Brenna has acted at the Stratford Festival and has appeared on television in various nationally and internationally broadcast programs including For the Record, Judge (CBC Toronto), The Great Electrical Revolution, and The Incredible Story Studio (Mind’s Eye).  His movie credits include The Wars, Painted Angels (with Kelly McGillis), Black Light (with Michael Ironside), and The Impossible Elephant (with Mia Sara).  A series of character-based vignettes called The Adventures of Eddie Gustafson, written and performed by Brenna, had a five-year run on CBC Radio.

He is also the author of several books on theatre research, including Scenes From Canadian Plays (Fifth House) and Emrys’ Dream: Greystone Theatre in Words and Photographs (Thistledown).  His book Our Kind of Work: the Glory Days and Difficult Times of 25th Street Theatre (Thistledown 2011) was subsequently nominated for a Saskatchewan Book Award in Non-Fiction.  He has contributed articles on theatre to Theatre Notebook (London UK), The Dictionary of National Biography (London UK), The Canadian Theatre Review, and the Czech journal Theatralia.

Having completed his PhD at the University of London (England), Dr. Brenna is an active proponent of internationalization at the University of Saskatchewan, where he is employed.  He was involved in the development of an exchange with Mazaryk University in the Czech Republic, where he taught a module on Canadian theatre.  He has taught (and learned) mask in the aboriginal village of Boruca in the mountains of Costa Rica.  Most recently, he taught a course in mask at the University of Hyderabad in India, the first step in developing an exchange between that university and the University of Saskatchewan.  He regularly leads a study abroad course in London and Stratford-upon-Avon for students at the University of Saskatchewan.
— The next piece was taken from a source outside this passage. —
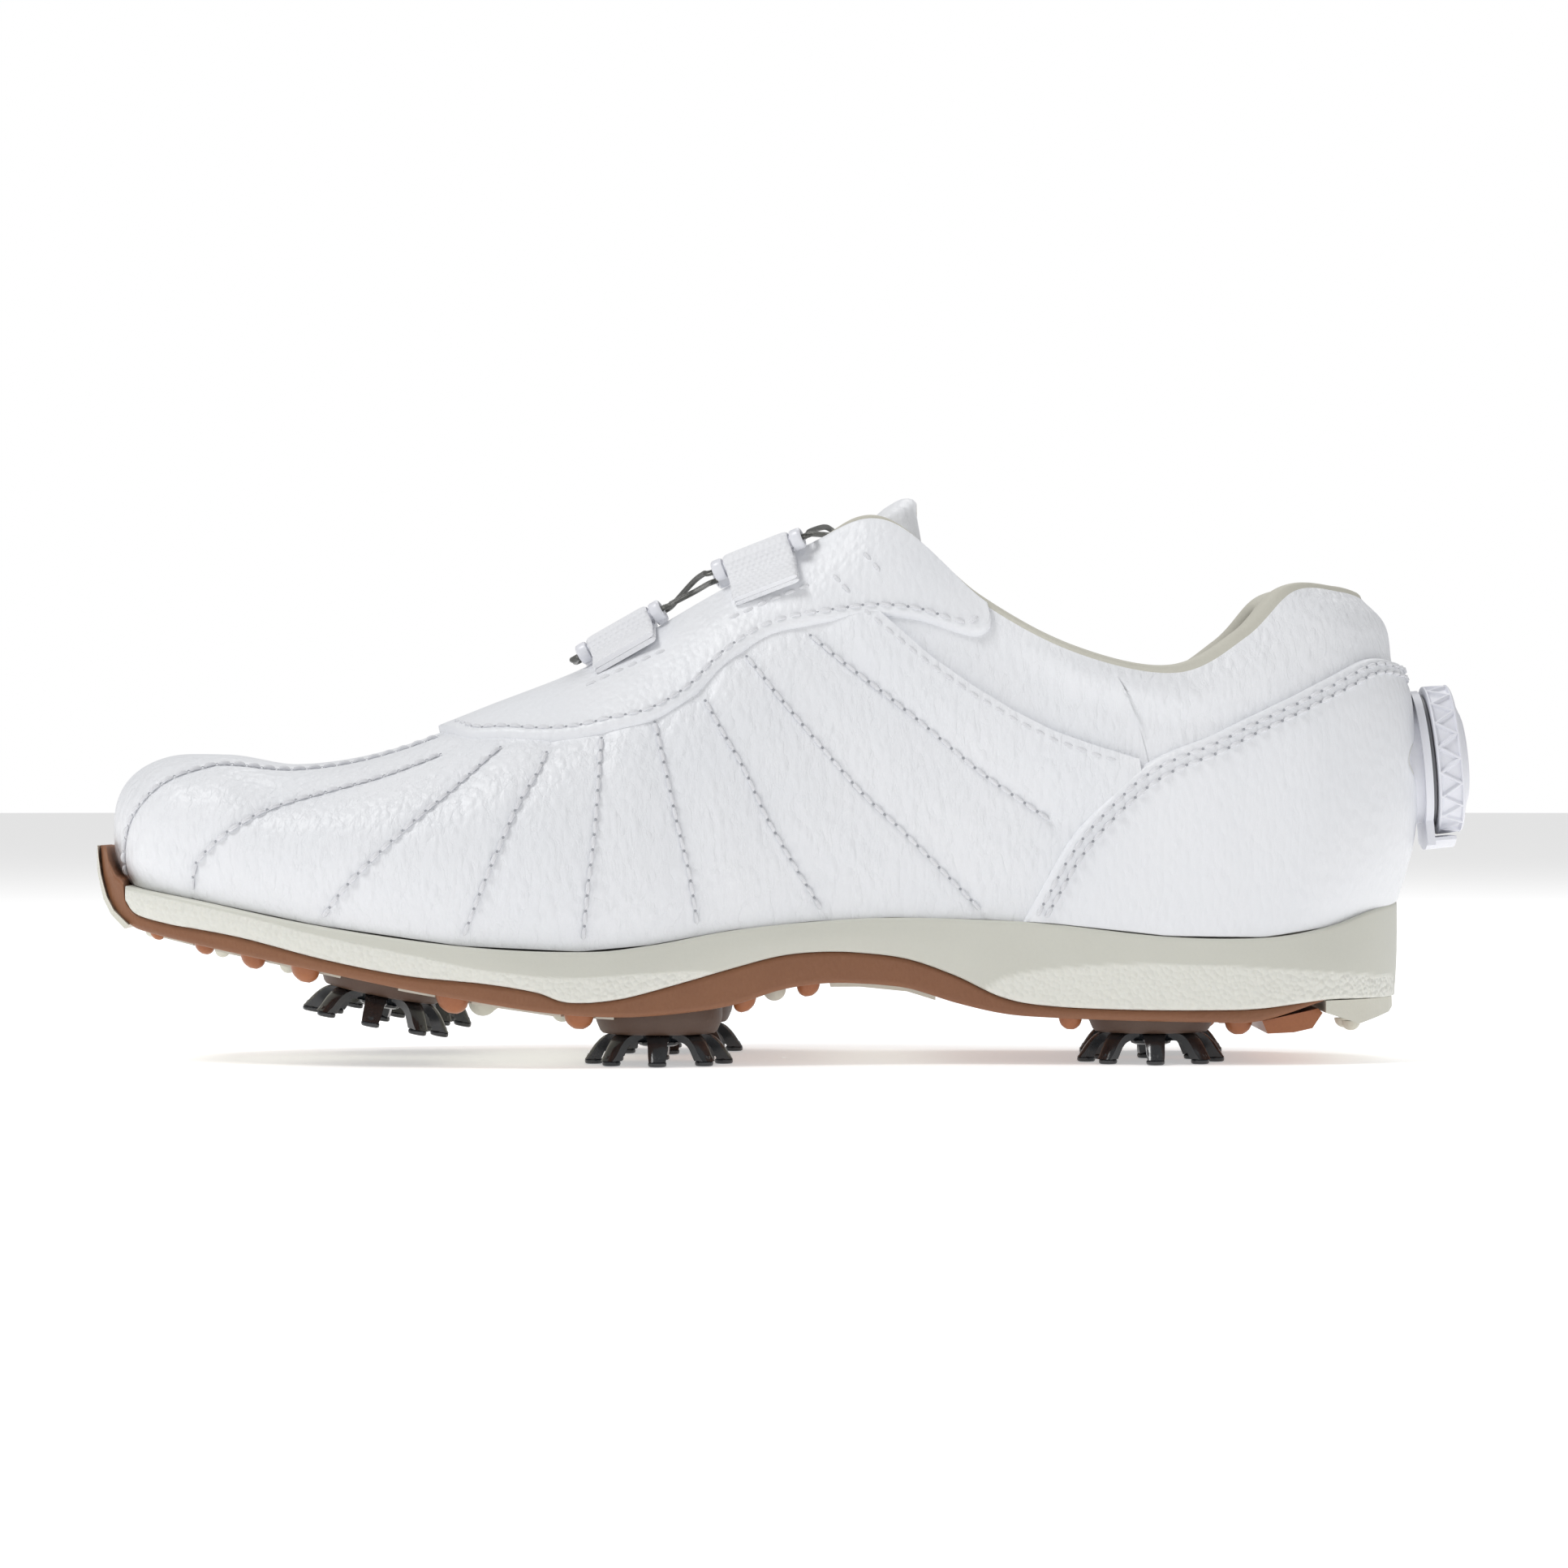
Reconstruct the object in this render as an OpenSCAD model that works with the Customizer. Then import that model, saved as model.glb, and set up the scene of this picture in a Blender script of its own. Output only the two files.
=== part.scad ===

His stage plays have been produced at Dancing Sky Theatre in Meacham, 25th Street Theatre in Saskatoon, and the Neptune Theatre in Halifax.


New Albion follows the lives of the employees of the New Albion theatre in London, England, in 1850, through the journal entries of the stage manager, Emlyn Phillips. Fighting its own reputation, hindered by its location and ""sketchy" (at best) audience, as well as a police commissioner who demands "morally upstanding" plays, and a playwright so decrepit and addicted to laudanum that the actors of the New Albion are never sure what to expect, the troupe attempts to put on the best show possible, each and every night. The reader is introduced to the entire company of actors, all of whom have their own set of issues, who consistently band together as a community and family in the face of every obstacle - and there are more than a few of those. As the theatre encounters problem after problem, Phillips must decide how much he’s willing to sacrifice for the sake of his passion.